C'est dans la cité moderne qu'on touche le mieux du doigt le mensonge du libéralisme économique et de l'émancipation par le bien-être. Non seulement le citoyen de la grande ville est uniformisé par la puissance des appareils de publicité qui le suivent dans chacun de ses gestes et énervent ainsi ses désirs en les excitant brutalement, en même temps qu'ils les rationalisent ; mais par un renversement sans précédent des valeurs, la consommation, qui constitue le trait d'union naturel entre la vie affective et la vie économique, est subordonnée à la production qui, elle, est strictement économique et rationnelle.

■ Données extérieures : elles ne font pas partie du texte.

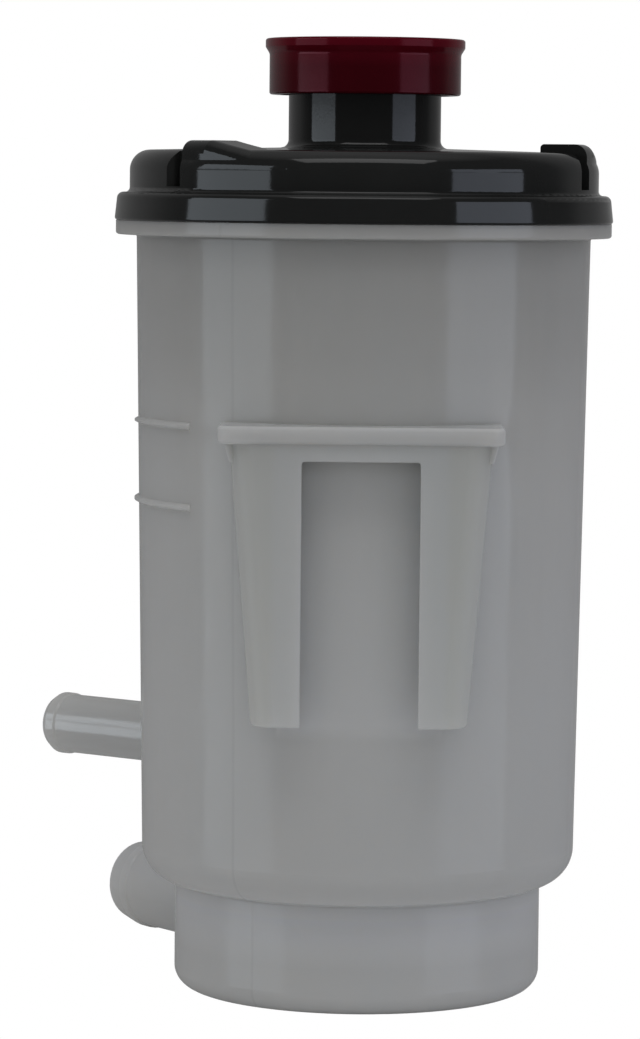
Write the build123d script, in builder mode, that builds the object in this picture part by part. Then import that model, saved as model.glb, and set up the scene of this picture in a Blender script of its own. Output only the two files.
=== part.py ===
"""Power steering reservoir: translucent tank, welded lid, screw cap, strainer and splash baffle.

Millimetres. +Z is up, the origin is the centre of the base's underside, and the stay pocket faces -Y.
Azimuths are measured about the tank's axis from +X towards +Y.
"""

import math
import os

from build123d import *

os.makedirs("parts", exist_ok=True)

# Tank: drum at the foot, body above it, rim at the top
wall = 2.5
drum_radius = 36.8
drum_height = 21.8
drum_corner = 4.2
drum_crease = 0.6
shoulder_rise = 1.2
shoulder_width = 6.6
body_flare = 1.95
body_corner = 7.0
inner_corner = 3.6
rim_width = 4.15
rim_height = 2.8
body_height = 154.0
rim_edge = 0.6
ledge_thickness = 2.7

# Level marks: raised lines at the left
mark_heights = (98.5, 114.4)
mark_starts = (173.0, 188.0)
mark_end = 222.0
mark_proud = 0.9
mark_width = 1.5

# Stay pocket: a block on the front, open at the foot, with a lip down each side
pocket_foot = 58.4
pocket_height = 50.9
pocket_roof = 3.1
pocket_gap = 4.6
pocket_foot_half_width = 20.7
pocket_top_half_width = 25.1
pocket_lip = 2.6
pocket_half_width = 16.4
pocket_window_half_width = 11.3
pocket_corner = 4.6
pocket_edge = 0.8
bar_height = 3.4
bar_half_width = 27.3
bar_proud = 0.6
bar_gusset = 3.4
bar_corner = 2.4
bar_edge = 0.7

# Return stub, high on the body, and outlet stub on the drum
return_azimuth = 143.0
return_height = 46.8
return_reach = 79.7
return_shank_radius = 6.15
return_bore_radius = 4.2
return_nose_length = 1.6
outlet_azimuth = 127.0
outlet_height = 10.8
outlet_reach = 77.5
outlet_shank_radius = 9.1
outlet_bore_radius = 7.0
outlet_nose_length = 5.2
bead_proud = 0.3
bead_land = 2.0
bead_ramp = 0.4
nose_drop = 1.0
nose_edge = 0.4

# Lid: flange welded on the rim, tier above it, neck in the middle
lid_wall = 2.5
flange_overhang = 0.3
flange_draft = 0.6
flange_height = 5.6
flange_edge = 1.3
tier_inset = 2.7
tier_height = 9.1
tier_corner = 4.0
tier_crease = 0.9
deck_fall = 0.8
spigot_depth = 4.6
spigot_wall = 2.2
spigot_clearance = 0.25
neck_radius = 15.2
neck_wall = 2.7
neck_mouth_step = 0.6
neck_mouth_depth = 3.0
neck_height = 18.1
neck_root_fillet = 1.6
neck_edge = 0.6

# Drive notches in the tier, each with a lug beside it
notch_count = 3
notch_azimuth = 220.5
notch_width = 3.2
notch_depth = 2.6
notch_flare = 1.4
notch_floor_rise = 1.2
notch_back = 1.6
lug_height = 1.85
lug_inset = 0.5
lug_corner = 2.6
lug_level = 8.0
lug_sweep = 24.0
lug_slope = 12.0
lug_reach = 9.6
lug_edge = 0.8

# Cap: skirt over the neck and a lip round the top
cap_wall = 2.1
cap_lip_proud = 0.8
cap_lip_height = 1.7
cap_lip_flare = 1.3
cap_skirt = 7.6
cap_plate = 2.0
cap_clearance = 1.8
cap_edge = 0.5
cap_dish_border = 4.6
cap_dish_depth = 0.5
cap_socket_wall = 1.8

# Seal and vent disc under the cap
seal_thickness = 1.5
seal_clearance = 0.6
seal_overlap = 1.9
vent_disc_clearance = 0.6
vent_disc_thickness = 1.8
vent_stem_radius = 3.0
vent_stem_clearance = 0.2
vent_slot_count = 3
vent_slot_radius = 1.1

# Strainer on the ledge over the drum
strainer_overlap = 2.7
strainer_rim_height = 3.4
strainer_seat_height = 1.5
strainer_rim_wall = 3.2
strainer_seat_width = 3.2
strainer_collar_depth = 2.6
strainer_collar_clearance = 0.3
strainer_collar_wall = 1.6
spoke_count = 6
spoke_width = 2.4
hub_radius = 5.0
mesh_thickness = 0.4
mesh_clearance = 0.2
ring_height = 1.4

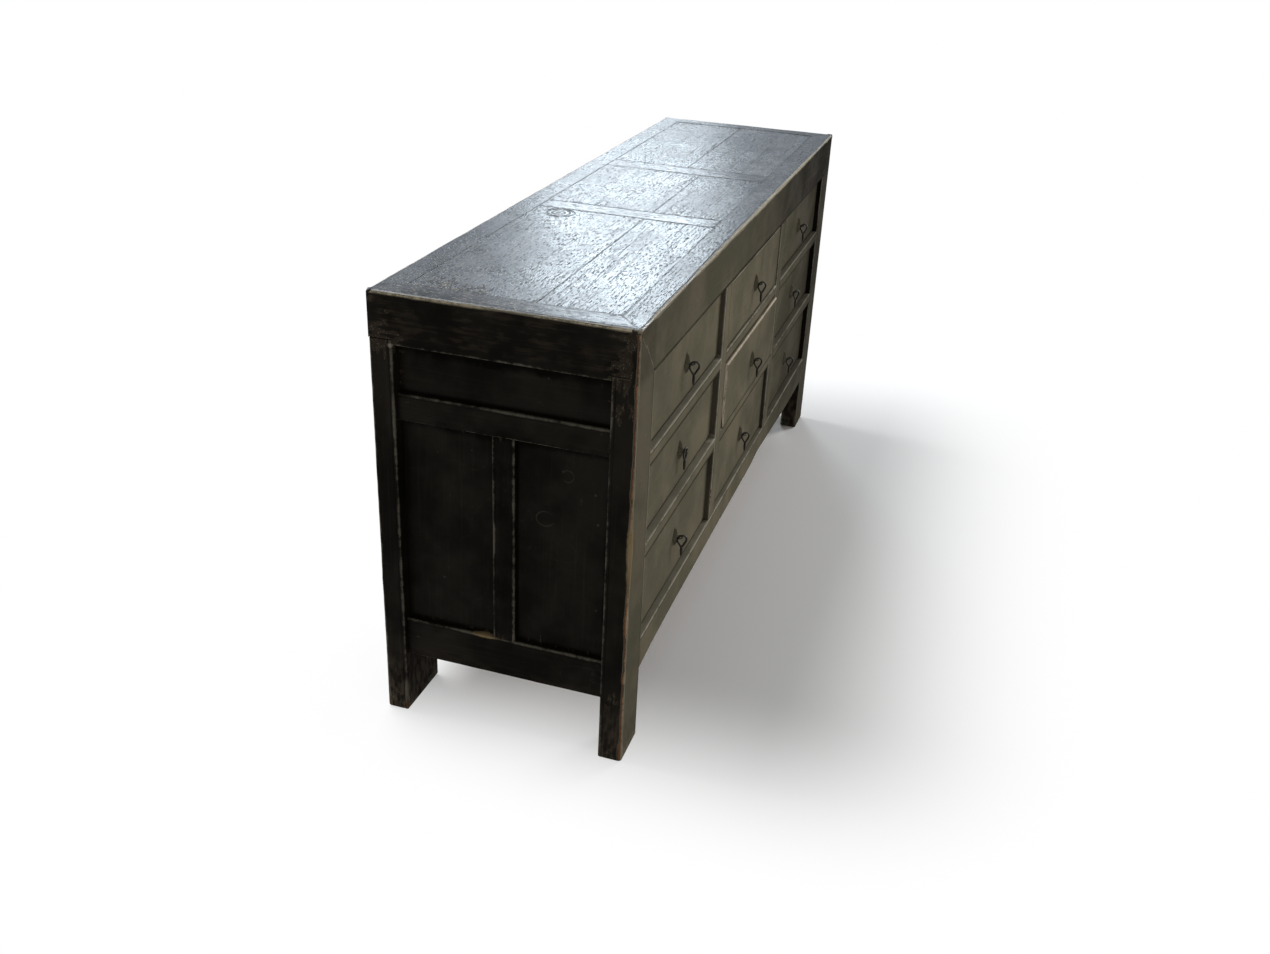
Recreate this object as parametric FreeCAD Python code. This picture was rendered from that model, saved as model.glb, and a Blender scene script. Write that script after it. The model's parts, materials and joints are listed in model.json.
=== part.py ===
import FreeCAD, Part
import math
import os
from FreeCAD import Vector

# A long low chest with nine drawers in three columns, in millimetres.
# X runs along its length, the drawers open towards -Y and Z is up from the floor.
# The origin is on the floor, at the middle of the box round the chest and its pulls.

# The case
case_length = 1734.0
case_depth = 480.0
case_height = 850.0
edge_round = 5.0

# The posts, which are also the legs
front_post_width = 90.0
front_depth = 46.0
back_post_width = 130.0
back_depth = 43.0
post_drop = 85.0
tongue_thickness = 12.0

# Joints between members
tenon_length = 12.0
groove_depth = 8.0
panel_thickness = 10.0
cut_overrun = 20.0

# The frame of the top, its two battens and its boards
front_rail_lip = 15.0
front_rail_width = 50.0
end_top_rail_width = 53.0
left_batten_width = 58.0
left_batten_share = 0.378
right_batten_width = 65.0
right_batten_share = 0.647
batten_thickness = 32.0
board_thickness = 18.0
board_tongue = 7.0
board_seam_gap = 0.6
left_seam_share = 0.39
middle_seam_share = 0.39
right_seam_share = 0.52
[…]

Ainsi, par une oppression extraordinaire, la vie affective qui veut rester autonome est refoulée par la suprématie de l'économique hors du domaine social et considérée comme une honte et une faiblesse — à moins que tombant de Charybde en Scylla, elle ne se livre à un de ces mysticismes à bon marché, qui fourmillent sur le marché américain comme autant d'échappatoires puériles ou de dérivatifs à la tyrannie rationnelle. Ainsi par cet asservissement total des sentiments et des besoins, le règne de l'économique généralise l'avilissement réservé jusque-là aux victimes de la prostitution.

Robert Aron et Arnaud Dandieu, Décadence de la nation française, Éditions Rieder, 1931.